BEGIN Provided data

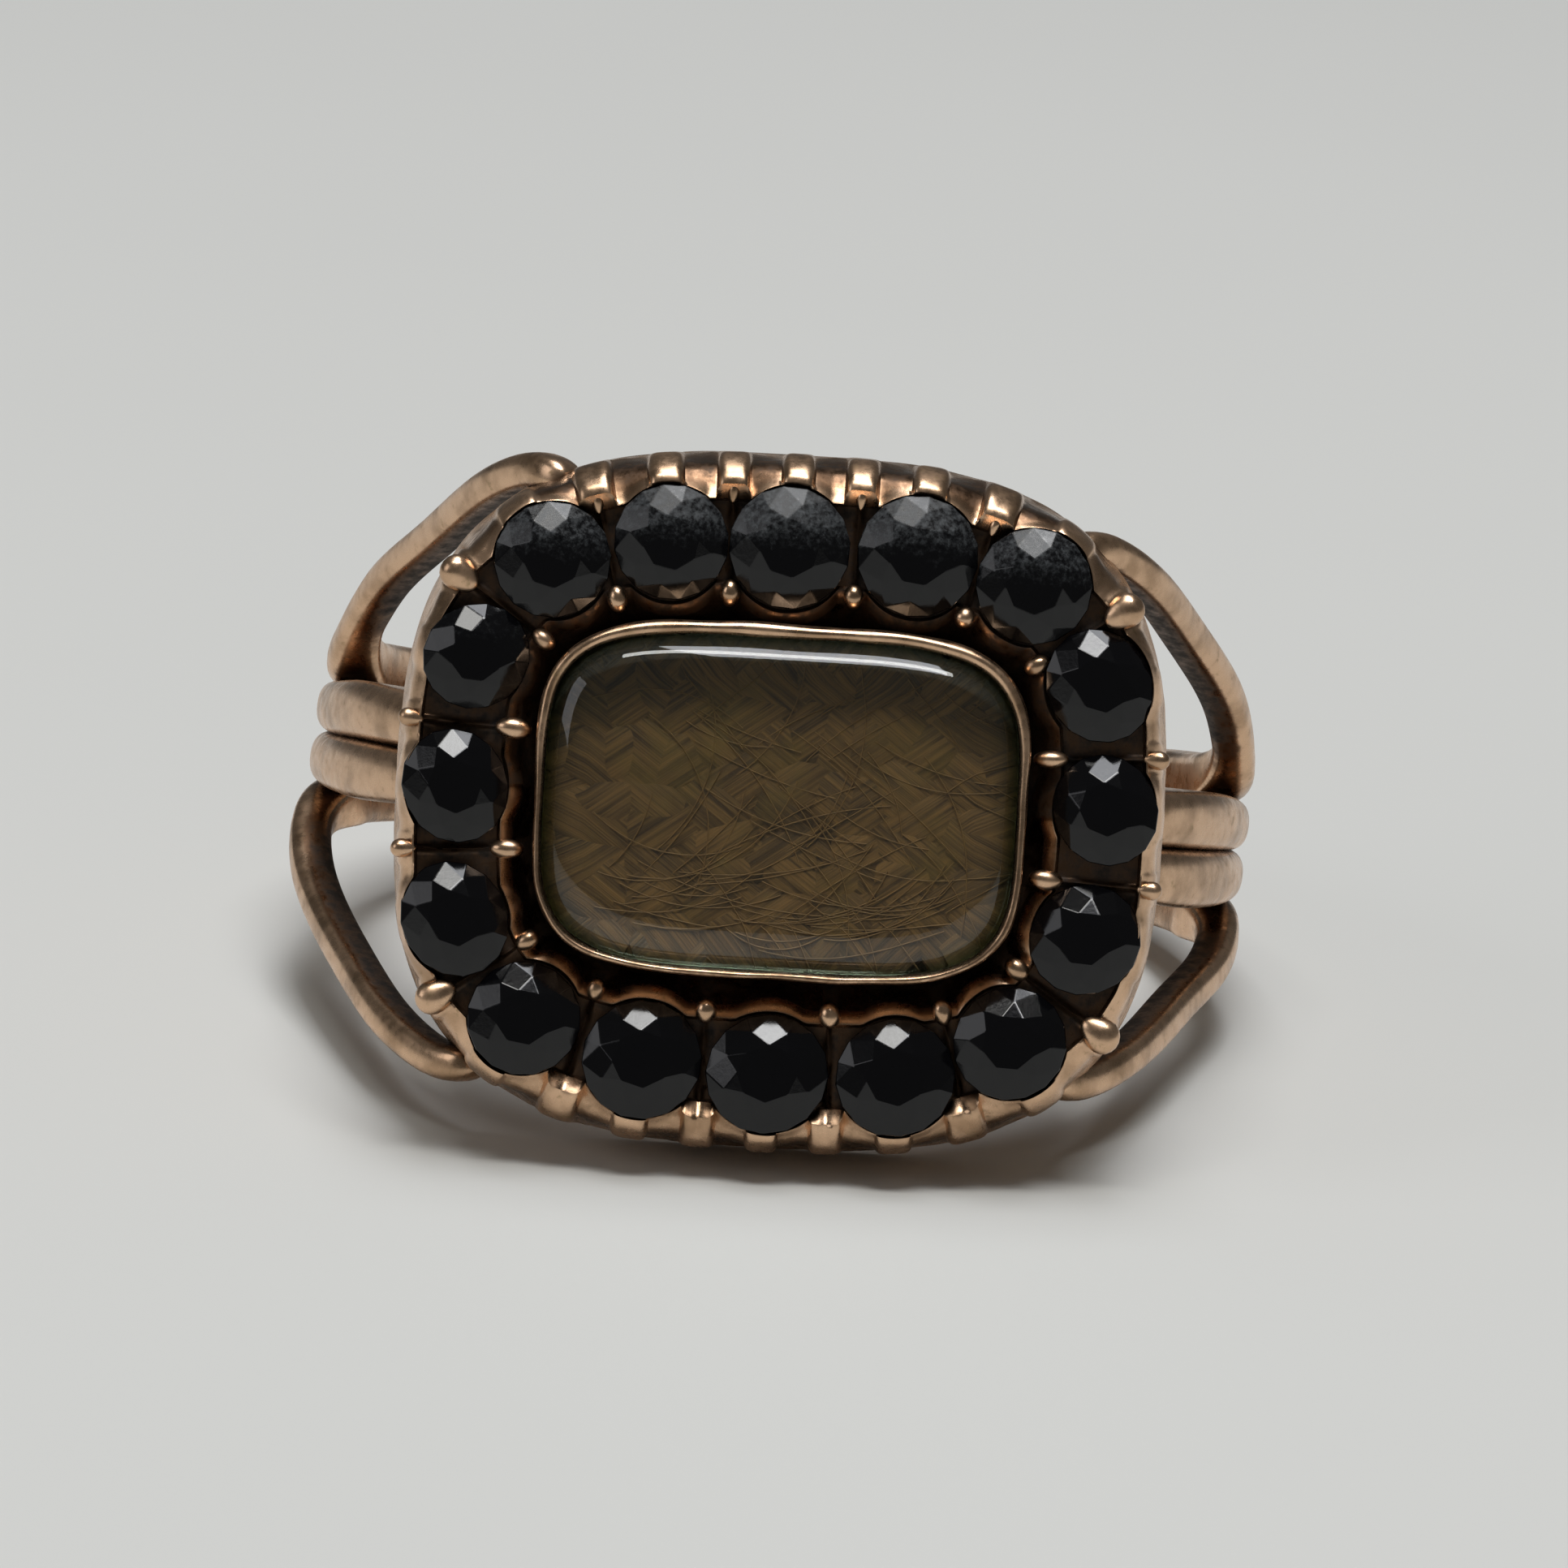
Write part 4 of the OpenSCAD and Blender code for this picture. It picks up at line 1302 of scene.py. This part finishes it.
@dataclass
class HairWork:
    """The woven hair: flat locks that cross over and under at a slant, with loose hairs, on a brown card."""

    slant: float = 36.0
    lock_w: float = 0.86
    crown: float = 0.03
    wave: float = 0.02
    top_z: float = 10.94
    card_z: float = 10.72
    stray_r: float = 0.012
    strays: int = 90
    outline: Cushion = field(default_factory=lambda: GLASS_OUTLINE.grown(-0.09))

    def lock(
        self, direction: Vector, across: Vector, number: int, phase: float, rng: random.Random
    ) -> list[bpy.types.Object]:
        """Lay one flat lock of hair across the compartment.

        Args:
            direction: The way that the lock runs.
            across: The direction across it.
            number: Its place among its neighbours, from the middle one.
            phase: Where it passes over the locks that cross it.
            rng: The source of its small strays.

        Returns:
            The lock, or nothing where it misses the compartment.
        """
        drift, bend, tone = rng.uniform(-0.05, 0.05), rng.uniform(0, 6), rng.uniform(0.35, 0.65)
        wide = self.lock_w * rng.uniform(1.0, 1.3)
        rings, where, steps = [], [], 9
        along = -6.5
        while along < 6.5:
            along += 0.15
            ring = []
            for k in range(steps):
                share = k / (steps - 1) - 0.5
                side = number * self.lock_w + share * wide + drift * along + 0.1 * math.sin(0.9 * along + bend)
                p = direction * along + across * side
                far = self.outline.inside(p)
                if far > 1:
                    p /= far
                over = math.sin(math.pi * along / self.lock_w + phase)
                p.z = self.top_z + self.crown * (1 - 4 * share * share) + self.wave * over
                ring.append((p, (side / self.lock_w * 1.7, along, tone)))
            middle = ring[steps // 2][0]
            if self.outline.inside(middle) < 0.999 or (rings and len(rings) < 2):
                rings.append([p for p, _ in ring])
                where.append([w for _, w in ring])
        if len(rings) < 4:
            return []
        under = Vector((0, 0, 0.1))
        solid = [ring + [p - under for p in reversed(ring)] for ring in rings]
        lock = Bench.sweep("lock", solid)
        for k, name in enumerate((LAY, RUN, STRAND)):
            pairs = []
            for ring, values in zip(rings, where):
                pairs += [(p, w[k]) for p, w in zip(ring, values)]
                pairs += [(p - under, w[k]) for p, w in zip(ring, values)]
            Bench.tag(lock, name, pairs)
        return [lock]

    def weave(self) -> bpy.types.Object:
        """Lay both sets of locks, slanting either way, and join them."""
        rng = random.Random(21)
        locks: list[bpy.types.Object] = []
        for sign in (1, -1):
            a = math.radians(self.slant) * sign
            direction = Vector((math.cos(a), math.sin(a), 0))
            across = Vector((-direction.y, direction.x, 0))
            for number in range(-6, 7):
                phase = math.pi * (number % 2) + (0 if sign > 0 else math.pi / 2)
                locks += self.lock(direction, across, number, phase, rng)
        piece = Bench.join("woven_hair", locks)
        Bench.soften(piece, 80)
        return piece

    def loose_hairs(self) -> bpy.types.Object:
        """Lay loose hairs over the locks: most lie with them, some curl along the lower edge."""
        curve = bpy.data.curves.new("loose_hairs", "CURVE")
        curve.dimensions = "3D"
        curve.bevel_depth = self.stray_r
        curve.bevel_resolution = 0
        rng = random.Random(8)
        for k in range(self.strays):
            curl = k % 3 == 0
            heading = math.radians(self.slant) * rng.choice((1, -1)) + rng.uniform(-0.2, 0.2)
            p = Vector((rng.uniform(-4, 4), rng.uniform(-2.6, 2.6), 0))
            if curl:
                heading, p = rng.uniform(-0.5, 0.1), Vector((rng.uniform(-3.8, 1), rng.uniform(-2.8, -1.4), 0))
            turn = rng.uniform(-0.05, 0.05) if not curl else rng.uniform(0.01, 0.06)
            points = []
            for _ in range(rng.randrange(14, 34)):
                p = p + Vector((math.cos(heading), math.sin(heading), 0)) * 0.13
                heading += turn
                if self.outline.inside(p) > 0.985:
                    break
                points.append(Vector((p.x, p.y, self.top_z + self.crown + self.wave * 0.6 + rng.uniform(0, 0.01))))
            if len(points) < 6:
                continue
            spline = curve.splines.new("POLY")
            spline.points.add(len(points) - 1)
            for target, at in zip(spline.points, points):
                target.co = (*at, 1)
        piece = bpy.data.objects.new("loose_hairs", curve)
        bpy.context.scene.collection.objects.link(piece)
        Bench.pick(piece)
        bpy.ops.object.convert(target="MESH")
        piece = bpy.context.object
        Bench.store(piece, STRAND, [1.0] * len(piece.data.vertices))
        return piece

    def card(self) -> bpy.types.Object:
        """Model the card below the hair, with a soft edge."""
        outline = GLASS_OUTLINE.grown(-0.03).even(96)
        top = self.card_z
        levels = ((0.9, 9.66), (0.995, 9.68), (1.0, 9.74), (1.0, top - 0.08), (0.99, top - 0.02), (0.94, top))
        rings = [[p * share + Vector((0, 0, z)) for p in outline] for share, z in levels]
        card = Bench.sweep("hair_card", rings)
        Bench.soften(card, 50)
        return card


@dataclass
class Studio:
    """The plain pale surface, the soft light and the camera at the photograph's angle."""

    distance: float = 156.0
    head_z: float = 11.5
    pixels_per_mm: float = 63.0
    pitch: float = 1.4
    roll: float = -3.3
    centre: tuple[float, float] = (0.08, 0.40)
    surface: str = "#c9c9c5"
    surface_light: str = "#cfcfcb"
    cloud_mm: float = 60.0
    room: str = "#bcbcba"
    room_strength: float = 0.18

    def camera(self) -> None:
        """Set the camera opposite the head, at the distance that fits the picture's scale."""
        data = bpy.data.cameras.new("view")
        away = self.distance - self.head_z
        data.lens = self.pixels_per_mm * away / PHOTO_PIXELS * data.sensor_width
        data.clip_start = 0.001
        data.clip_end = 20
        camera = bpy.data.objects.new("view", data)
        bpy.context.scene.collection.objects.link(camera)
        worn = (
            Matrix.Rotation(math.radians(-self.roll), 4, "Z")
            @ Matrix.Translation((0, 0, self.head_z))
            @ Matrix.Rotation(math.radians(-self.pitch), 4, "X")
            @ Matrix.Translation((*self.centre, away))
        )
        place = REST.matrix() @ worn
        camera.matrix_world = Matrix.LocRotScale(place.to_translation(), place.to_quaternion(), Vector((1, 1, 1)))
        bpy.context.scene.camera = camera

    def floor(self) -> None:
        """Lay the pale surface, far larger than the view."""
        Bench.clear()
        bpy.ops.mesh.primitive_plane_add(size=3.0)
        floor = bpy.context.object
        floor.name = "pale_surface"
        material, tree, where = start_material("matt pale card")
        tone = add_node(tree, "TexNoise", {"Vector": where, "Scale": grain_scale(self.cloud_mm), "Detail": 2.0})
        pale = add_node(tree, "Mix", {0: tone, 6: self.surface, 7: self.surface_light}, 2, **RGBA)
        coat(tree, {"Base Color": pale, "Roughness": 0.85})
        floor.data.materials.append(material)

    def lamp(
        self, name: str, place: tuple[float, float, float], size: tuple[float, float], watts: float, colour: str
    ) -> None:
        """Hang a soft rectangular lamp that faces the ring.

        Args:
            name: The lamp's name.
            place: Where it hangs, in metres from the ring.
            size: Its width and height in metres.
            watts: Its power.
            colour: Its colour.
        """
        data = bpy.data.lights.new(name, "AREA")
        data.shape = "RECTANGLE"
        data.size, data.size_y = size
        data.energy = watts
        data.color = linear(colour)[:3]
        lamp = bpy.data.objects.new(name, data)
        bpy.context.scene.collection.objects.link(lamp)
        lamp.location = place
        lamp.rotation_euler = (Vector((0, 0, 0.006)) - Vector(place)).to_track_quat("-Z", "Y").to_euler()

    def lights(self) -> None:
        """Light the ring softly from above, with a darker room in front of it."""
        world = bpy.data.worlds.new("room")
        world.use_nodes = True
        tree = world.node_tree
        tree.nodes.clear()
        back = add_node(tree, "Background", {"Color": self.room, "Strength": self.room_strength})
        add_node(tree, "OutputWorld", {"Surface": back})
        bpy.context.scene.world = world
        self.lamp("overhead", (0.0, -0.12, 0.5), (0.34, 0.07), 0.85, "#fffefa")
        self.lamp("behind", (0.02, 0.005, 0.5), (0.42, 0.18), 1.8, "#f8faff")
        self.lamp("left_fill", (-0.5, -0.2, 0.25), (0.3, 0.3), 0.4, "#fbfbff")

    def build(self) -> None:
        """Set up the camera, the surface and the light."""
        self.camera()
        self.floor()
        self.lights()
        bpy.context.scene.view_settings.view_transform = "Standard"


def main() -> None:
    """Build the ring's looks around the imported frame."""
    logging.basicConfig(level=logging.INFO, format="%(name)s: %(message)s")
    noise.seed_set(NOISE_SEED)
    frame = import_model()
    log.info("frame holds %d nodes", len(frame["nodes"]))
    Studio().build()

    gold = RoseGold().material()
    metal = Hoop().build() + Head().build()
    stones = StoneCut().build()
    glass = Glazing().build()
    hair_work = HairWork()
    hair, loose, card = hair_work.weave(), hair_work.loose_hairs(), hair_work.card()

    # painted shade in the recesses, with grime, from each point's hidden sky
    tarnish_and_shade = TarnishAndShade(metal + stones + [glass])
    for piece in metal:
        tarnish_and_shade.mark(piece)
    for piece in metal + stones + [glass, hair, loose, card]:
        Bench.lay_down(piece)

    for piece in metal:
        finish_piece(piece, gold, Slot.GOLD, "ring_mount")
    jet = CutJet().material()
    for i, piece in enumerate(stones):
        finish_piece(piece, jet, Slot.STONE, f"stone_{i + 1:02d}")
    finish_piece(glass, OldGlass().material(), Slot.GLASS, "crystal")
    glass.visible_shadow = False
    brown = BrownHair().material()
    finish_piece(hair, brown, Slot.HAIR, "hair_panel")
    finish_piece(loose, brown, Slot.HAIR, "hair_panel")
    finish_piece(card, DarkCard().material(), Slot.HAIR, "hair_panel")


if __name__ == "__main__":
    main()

END Provided data

--- Exercise instructions ---
In the listing above, reproduce the first line and each one after it through the line that contains "woven hair: flat".

--- Exercise solution ---
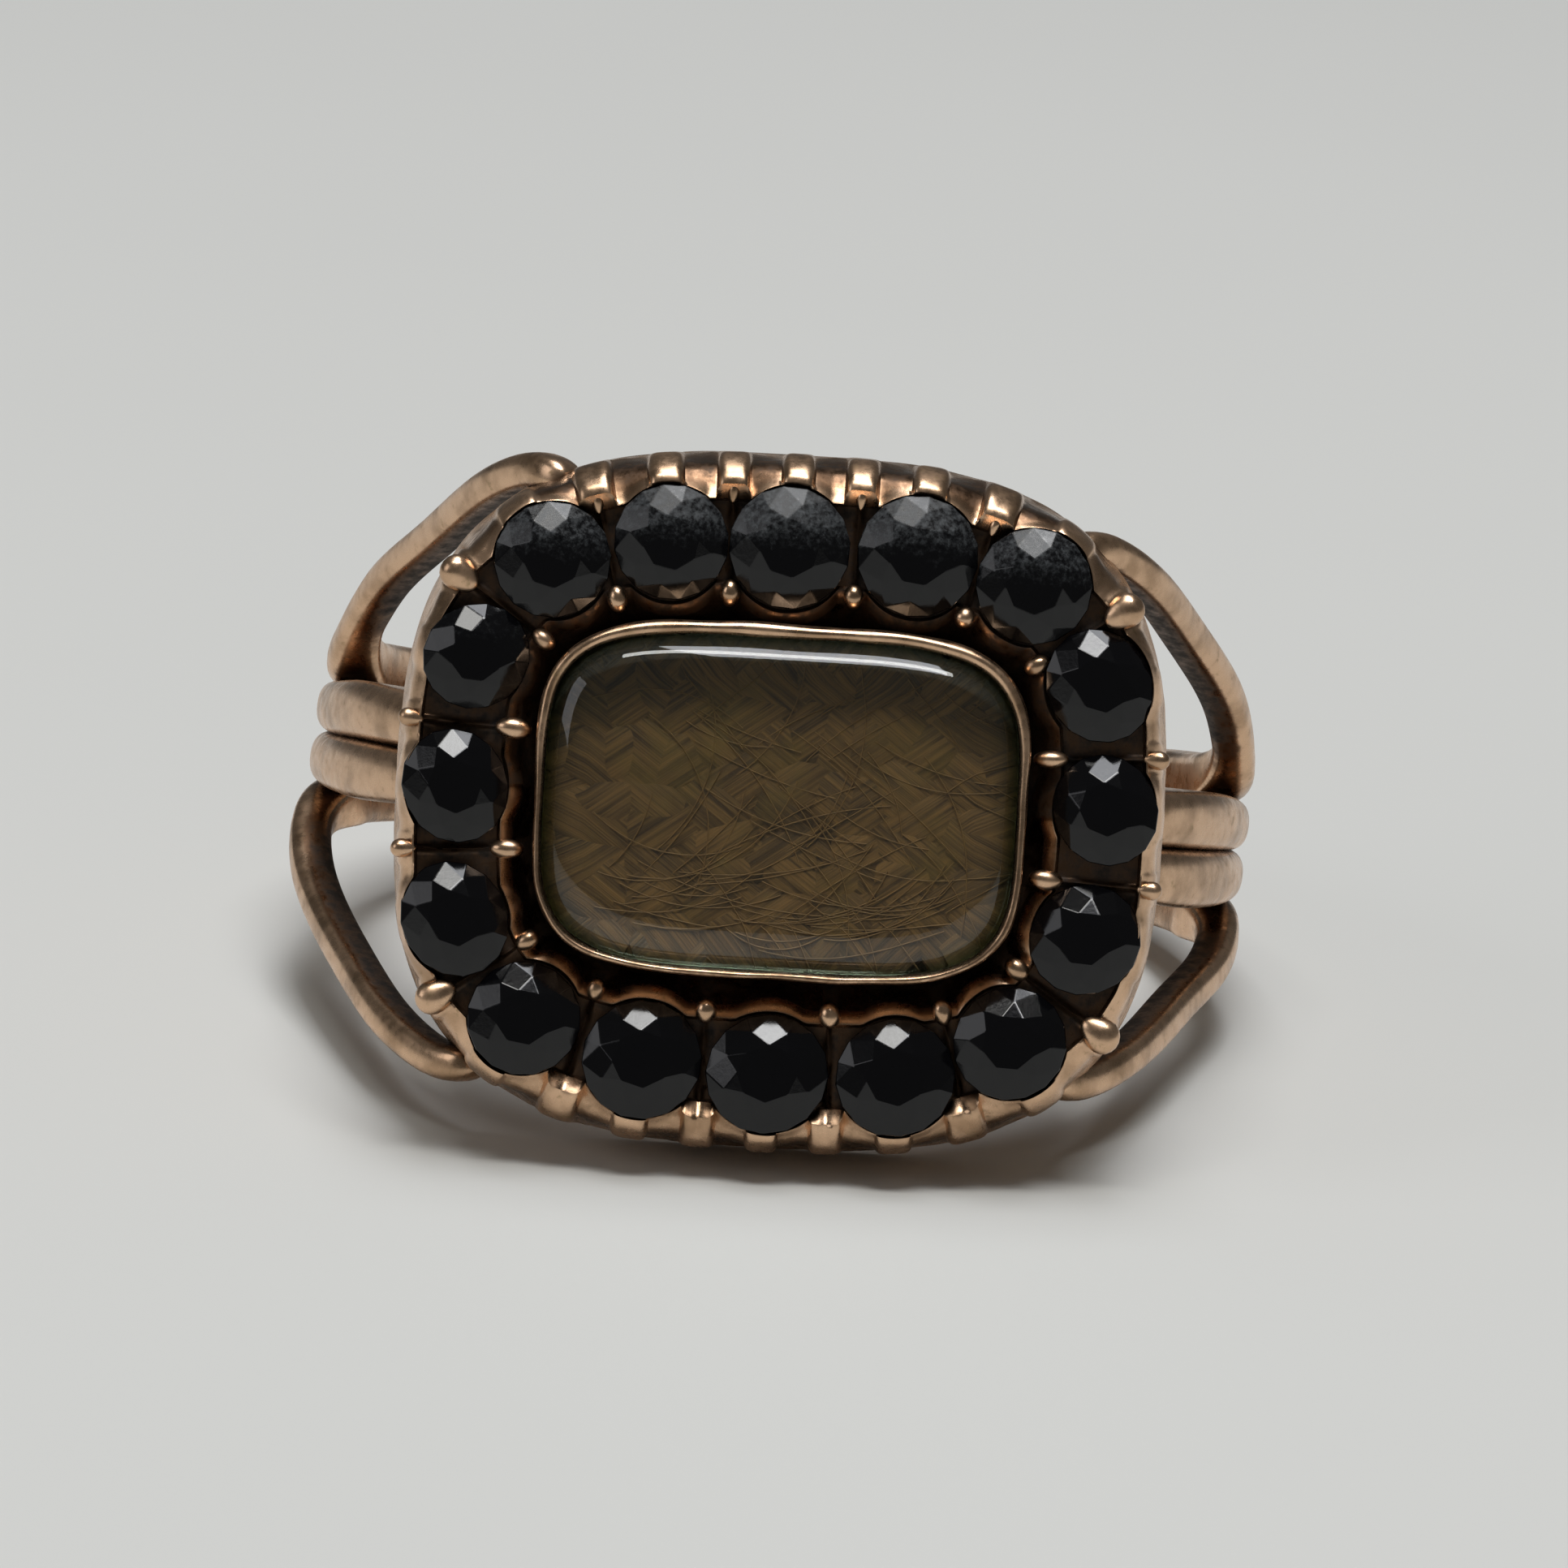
Write part 4 of the OpenSCAD and Blender code for this picture. It picks up at line 1302 of scene.py. This part finishes it.
@dataclass
class HairWork:
    """The woven hair: flat locks that cross over and under at a slant, with loose hairs, on a brown card."""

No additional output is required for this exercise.